▸ **Given material**
[Start]

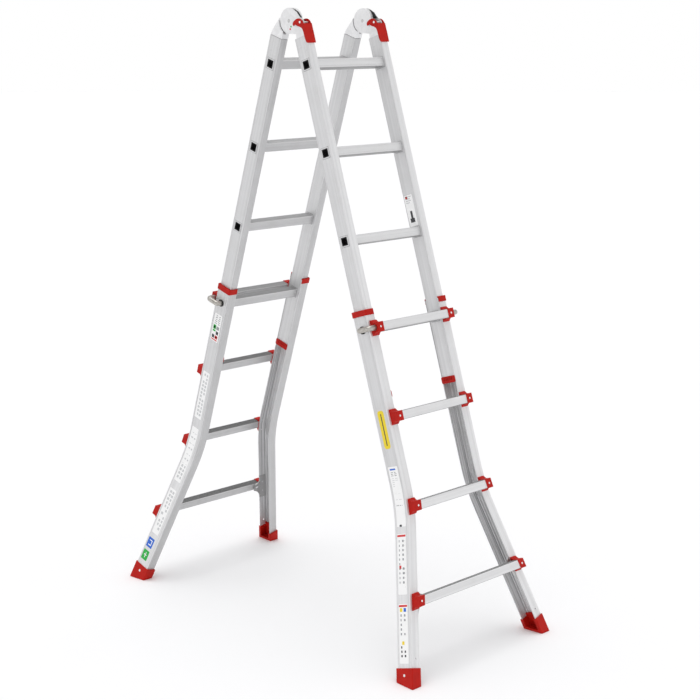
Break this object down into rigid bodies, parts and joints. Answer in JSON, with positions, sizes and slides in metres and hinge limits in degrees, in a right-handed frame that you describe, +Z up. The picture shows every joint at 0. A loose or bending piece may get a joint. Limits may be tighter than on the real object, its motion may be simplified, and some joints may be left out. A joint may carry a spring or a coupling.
{
  "type": "multi position ladder",
  "caption": "Hinged telescopic ladder standing as a stepladder, with flared outer frames, lock hooks, red levers, brackets and shoes.",
  "frame": {"origin": "on the floor, at the middle of the four feet's footprint, under the hinge axis", "axes": "+Z up, X along the rungs, Y along the spread: the frame with the red levers is on -Y, the other on +Y"},
  "size_m": [0.6636, 1.3902, 2.0021],
  "materials": {
    "inner_aluminium": "extruded, natural satin",
    "outer_aluminium": "extruded, natural satin",
    "rung_aluminium": "extruded, natural satin, grooved tread",
    "cast_metal": "die-cast, light satin",
    "hinge_metal": "light silver coated pressed steel",
    "zinc_steel": "zinc plated",
    "hook_metal": "bare drawn bar, warm grey",
    "rivet": "bright rivet",
    "red_plastic": "moulded, fine texture",
    "black_plastic": "moulded, dull"
  },
  "bodies": {
    "front_inner_frame": {"front_inner_stile_left": "inner_aluminium", "front_inner_stile_right": "inner_aluminium", "front_inner_rung_1": "rung_aluminium", "front_inner_rung_2": "rung_aluminium", "front_inner_rung_3": "rung_aluminium", "front_inner_rung_4": "rung_aluminium", "front_inner_rung_sockets": "black_plastic", "front_inner_end_plugs": "red_plastic", "front_hinge_rivets": "rivet", "hinge_front_plates": "hinge_metal", "hinge_front_spacers": "cast_metal", "hinge_pivot_pins": "zinc_steel", "lever_pins": "rivet"},
    "front_outer_frame": {"front_outer_stile_left": "outer_aluminium", "front_outer_stile_right": "outer_aluminium", "front_outer_rung_1": "rung_aluminium", "front_outer_rung_2": "rung_aluminium", "front_outer_rung_3": "rung_aluminium", "front_outer_rung_4": "rung_aluminium", "front_shoes": "red_plastic", "front_rung_brackets": "red_plastic", "front_gussets": "zinc_steel", "front_outer_rivets": "rivet", "front_collars": "red_plastic", "front_hook_bushes": "black_plastic", "front_lock_spring_left": "zinc_steel", "front_lock_spring_right": "zinc_steel"},
    "front_lock_hook_left": {"front_lock_hook_left": "hook_metal"},
    "front_lock_hook_right": {"front_lock_hook_right": "hook_metal"},
    "rear_inner_frame": {"rear_inner_stile_left": "inner_aluminium", "rear_inner_stile_right": "inner_aluminium", "rear_inner_rung_1": "rung_aluminium", "rear_inner_rung_2": "rung_aluminium", "rear_inner_rung_3": "rung_aluminium", "rear_inner_rung_4": "rung_aluminium", "rear_inner_rung_sockets": "black_plastic", "rear_inner_end_plugs": "red_plastic", "rear_hinge_rivets": "rivet", "hinge_rear_arms": "hinge_metal", "hinge_rear_shells": "cast_metal"},
    "rear_outer_frame": {"rear_outer_stile_left": "outer_aluminium", "rear_outer_stile_right": "outer_aluminium", "rear_outer_rung_1": "rung_aluminium", "rear_outer_rung_2": "rung_aluminium", "rear_outer_rung_3": "rung_aluminium", "rear_outer_rung_4": "rung_aluminium", "rear_shoes": "red_plastic", "rear_rung_brackets": "red_plastic", "rear_gussets": "zinc_steel", "rear_outer_rivets": "rivet", "rear_collars": "red_plastic", "rear_hook_bushes": "black_plastic", "rear_lock_spring_left": "zinc_steel", "rear_lock_spring_right": "zinc_steel"},
    "rear_lock_hook_left": {"rear_lock_hook_left": "hook_metal"},
    "rear_lock_hook_right": {"rear_lock_hook_right": "hook_metal"},
    "release_lever_left": {"lever_left": "red_plastic"},
    "lock_bolt_left": {"lock_bolt_left": "zinc_steel"},
    "release_lever_right": {"lever_right": "red_plastic"},
    "lock_bolt_right": {"lock_bolt_right": "zinc_steel"}
  },
  "joints": [
    {"name": "fold", "type": "hinge", "parent": "front_inner_frame", "child": "rear_inner_frame", "pos_m": [0, 0, 1.9626], "axis": [1, 0, 0], "range_deg": [-35, 145]},
    {"name": "front_extension", "type": "slide", "parent": "front_inner_frame", "child": "front_outer_frame", "axis": [0, 0.3007, 0.9537], "range_m": [0, 0.84]},
    {"name": "front_lock_hook_left_pull", "type": "slide", "parent": "front_outer_frame", "child": "front_lock_hook_left", "axis": [-1, 0, 0], "range_m": [0, 0.024], "stiffness_N_per_m": 600, "springref_m": -0.015, "deforming": ["front_lock_spring_left"]},
    {"name": "front_lock_hook_right_pull", "type": "slide", "parent": "front_outer_frame", "child": "front_lock_hook_right", "axis": [1, 0, 0], "range_m": [0, 0.024], "stiffness_N_per_m": 600, "springref_m": -0.015, "deforming": ["front_lock_spring_right"]},
    {"name": "rear_extension", "type": "slide", "parent": "rear_inner_frame", "child": "rear_outer_frame", "axis": [0, -0.3007, 0.9537], "range_m": [0, 0.84]},
    {"name": "rear_lock_hook_left_pull", "type": "slide", "parent": "rear_outer_frame", "child": "rear_lock_hook_left", "axis": [-1, 0, 0], "range_m": [0, 0.024], "stiffness_N_per_m": 600, "springref_m": -0.015, "deforming": ["rear_lock_spring_left"]},
    {"name": "rear_lock_hook_right_pull", "type": "slide", "parent": "rear_outer_frame", "child": "rear_lock_hook_right", "axis": [1, 0, 0], "range_m": [0, 0.024], "stiffness_N_per_m": 600, "springref_m": -0.015, "deforming": ["rear_lock_spring_right"]},
    {"name": "lever_left_swing", "type": "hinge", "parent": "front_inner_frame", "child": "release_lever_left", "pos_m": [-0.164, -0.05892, 1.95863], "axis": [-1, 0, 0], "range_deg": [0, 30], "stiffness_Nm_per_rad": 0.6, "springref_deg": -17.19},
    {"name": "lock_bolt_left_lift", "type": "slide", "parent": "front_inner_frame", "child": "lock_bolt_left", "axis": [0, -0.9938, -0.1109], "range_m": [0, 0.0058]},
    {"name": "lever_right_swing", "type": "hinge", "parent": "front_inner_frame", "child": "release_lever_right", "pos_m": [0.164, -0.05892, 1.95863], "axis": [-1, 0, 0], "range_deg": [0, 30], "stiffness_Nm_per_rad": 0.6, "springref_deg": -17.19},
    {"name": "lock_bolt_right_lift", "type": "slide", "parent": "front_inner_frame", "child": "lock_bolt_right", "axis": [0, -0.9938, -0.1109], "range_m": [0, 0.0058]}
  ],
  "couplings": [
    {"joint": "lock_bolt_left_lift", "follows": "lever_left_swing", "m_per_rad": 0.011},
    {"joint": "lock_bolt_right_lift", "follows": "lever_right_swing", "m_per_rad": 0.011}
  ]
}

[End]

Write out the whole listing exactly.

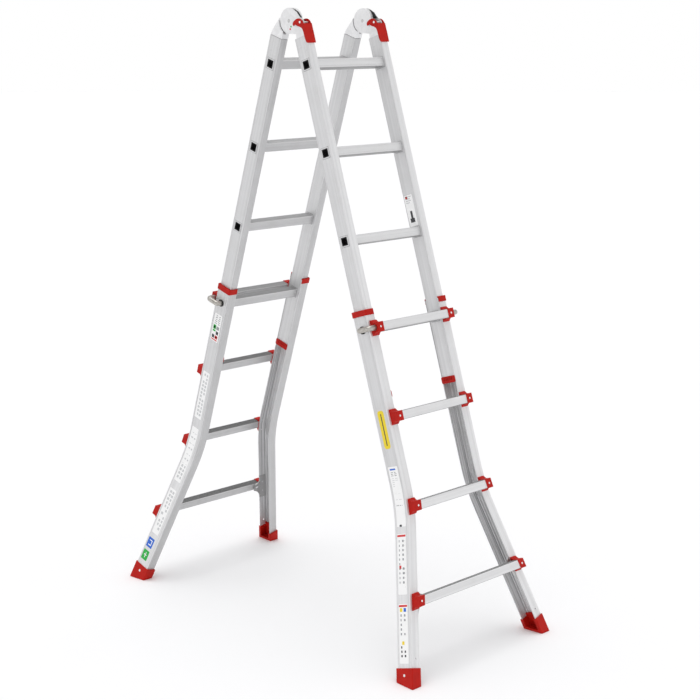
Break this object down into rigid bodies, parts and joints. Answer in JSON, with positions, sizes and slides in metres and hinge limits in degrees, in a right-handed frame that you describe, +Z up. The picture shows every joint at 0. A loose or bending piece may get a joint. Limits may be tighter than on the real object, its motion may be simplified, and some joints may be left out. A joint may carry a spring or a coupling.
{
  "type": "multi position ladder",
  "caption": "Hinged telescopic ladder standing as a stepladder, with flared outer frames, lock hooks, red levers, brackets and shoes.",
  "frame": {"origin": "on the floor, at the middle of the four feet's footprint, under the hinge axis", "axes": "+Z up, X along the rungs, Y along the spread: the frame with the red levers is on -Y, the other on +Y"},
  "size_m": [0.6636, 1.3902, 2.0021],
  "materials": {
    "inner_aluminium": "extruded, natural satin",
    "outer_aluminium": "extruded, natural satin",
    "rung_aluminium": "extruded, natural satin, grooved tread",
    "cast_metal": "die-cast, light satin",
    "hinge_metal": "light silver coated pressed steel",
    "zinc_steel": "zinc plated",
    "hook_metal": "bare drawn bar, warm grey",
    "rivet": "bright rivet",
    "red_plastic": "moulded, fine texture",
    "black_plastic": "moulded, dull"
  },
  "bodies": {
    "front_inner_frame": {"front_inner_stile_left": "inner_aluminium", "front_inner_stile_right": "inner_aluminium", "front_inner_rung_1": "rung_aluminium", "front_inner_rung_2": "rung_aluminium", "front_inner_rung_3": "rung_aluminium", "front_inner_rung_4": "rung_aluminium", "front_inner_rung_sockets": "black_plastic", "front_inner_end_plugs": "red_plastic", "front_hinge_rivets": "rivet", "hinge_front_plates": "hinge_metal", "hinge_front_spacers": "cast_metal", "hinge_pivot_pins": "zinc_steel", "lever_pins": "rivet"},
    "front_outer_frame": {"front_outer_stile_left": "outer_aluminium", "front_outer_stile_right": "outer_aluminium", "front_outer_rung_1": "rung_aluminium", "front_outer_rung_2": "rung_aluminium", "front_outer_rung_3": "rung_aluminium", "front_outer_rung_4": "rung_aluminium", "front_shoes": "red_plastic", "front_rung_brackets": "red_plastic", "front_gussets": "zinc_steel", "front_outer_rivets": "rivet", "front_collars": "red_plastic", "front_hook_bushes": "black_plastic", "front_lock_spring_left": "zinc_steel", "front_lock_spring_right": "zinc_steel"},
    "front_lock_hook_left": {"front_lock_hook_left": "hook_metal"},
    "front_lock_hook_right": {"front_lock_hook_right": "hook_metal"},
    "rear_inner_frame": {"rear_inner_stile_left": "inner_aluminium", "rear_inner_stile_right": "inner_aluminium", "rear_inner_rung_1": "rung_aluminium", "rear_inner_rung_2": "rung_aluminium", "rear_inner_rung_3": "rung_aluminium", "rear_inner_rung_4": "rung_aluminium", "rear_inner_rung_sockets": "black_plastic", "rear_inner_end_plugs": "red_plastic", "rear_hinge_rivets": "rivet", "hinge_rear_arms": "hinge_metal", "hinge_rear_shells": "cast_metal"},
    "rear_outer_frame": {"rear_outer_stile_left": "outer_aluminium", "rear_outer_stile_right": "outer_aluminium", "rear_outer_rung_1": "rung_aluminium", "rear_outer_rung_2": "rung_aluminium", "rear_outer_rung_3": "rung_aluminium", "rear_outer_rung_4": "rung_aluminium", "rear_shoes": "red_plastic", "rear_rung_brackets": "red_plastic", "rear_gussets": "zinc_steel", "rear_outer_rivets": "rivet", "rear_collars": "red_plastic", "rear_hook_bushes": "black_plastic", "rear_lock_spring_left": "zinc_steel", "rear_lock_spring_right": "zinc_steel"},
    "rear_lock_hook_left": {"rear_lock_hook_left": "hook_metal"},
    "rear_lock_hook_right": {"rear_lock_hook_right": "hook_metal"},
    "release_lever_left": {"lever_left": "red_plastic"},
    "lock_bolt_left": {"lock_bolt_left": "zinc_steel"},
    "release_lever_right": {"lever_right": "red_plastic"},
    "lock_bolt_right": {"lock_bolt_right": "zinc_steel"}
  },
  "joints": [
    {"name": "fold", "type": "hinge", "parent": "front_inner_frame", "child": "rear_inner_frame", "pos_m": [0, 0, 1.9626], "axis": [1, 0, 0], "range_deg": [-35, 145]},
    {"name": "front_extension", "type": "slide", "parent": "front_inner_frame", "child": "front_outer_frame", "axis": [0, 0.3007, 0.9537], "range_m": [0, 0.84]},
    {"name": "front_lock_hook_left_pull", "type": "slide", "parent": "front_outer_frame", "child": "front_lock_hook_left", "axis": [-1, 0, 0], "range_m": [0, 0.024], "stiffness_N_per_m": 600, "springref_m": -0.015, "deforming": ["front_lock_spring_left"]},
    {"name": "front_lock_hook_right_pull", "type": "slide", "parent": "front_outer_frame", "child": "front_lock_hook_right", "axis": [1, 0, 0], "range_m": [0, 0.024], "stiffness_N_per_m": 600, "springref_m": -0.015, "deforming": ["front_lock_spring_right"]},
    {"name": "rear_extension", "type": "slide", "parent": "rear_inner_frame", "child": "rear_outer_frame", "axis": [0, -0.3007, 0.9537], "range_m": [0, 0.84]},
    {"name": "rear_lock_hook_left_pull", "type": "slide", "parent": "rear_outer_frame", "child": "rear_lock_hook_left", "axis": [-1, 0, 0], "range_m": [0, 0.024], "stiffness_N_per_m": 600, "springref_m": -0.015, "deforming": ["rear_lock_spring_left"]},
    {"name": "rear_lock_hook_right_pull", "type": "slide", "parent": "rear_outer_frame", "child": "rear_lock_hook_right", "axis": [1, 0, 0], "range_m": [0, 0.024], "stiffness_N_per_m": 600, "springref_m": -0.015, "deforming": ["rear_lock_spring_right"]},
    {"name": "lever_left_swing", "type": "hinge", "parent": "front_inner_frame", "child": "release_lever_left", "pos_m": [-0.164, -0.05892, 1.95863], "axis": [-1, 0, 0], "range_deg": [0, 30], "stiffness_Nm_per_rad": 0.6, "springref_deg": -17.19},
    {"name": "lock_bolt_left_lift", "type": "slide", "parent": "front_inner_frame", "child": "lock_bolt_left", "axis": [0, -0.9938, -0.1109], "range_m": [0, 0.0058]},
    {"name": "lever_right_swing", "type": "hinge", "parent": "front_inner_frame", "child": "release_lever_right", "pos_m": [0.164, -0.05892, 1.95863], "axis": [-1, 0, 0], "range_deg": [0, 30], "stiffness_Nm_per_rad": 0.6, "springref_deg": -17.19},
    {"name": "lock_bolt_right_lift", "type": "slide", "parent": "front_inner_frame", "child": "lock_bolt_right", "axis": [0, -0.9938, -0.1109], "range_m": [0, 0.0058]}
  ],
  "couplings": [
    {"joint": "lock_bolt_left_lift", "follows": "lever_left_swing", "m_per_rad": 0.011},
    {"joint": "lock_bolt_right_lift", "follows": "lever_right_swing", "m_per_rad": 0.011}
  ]
}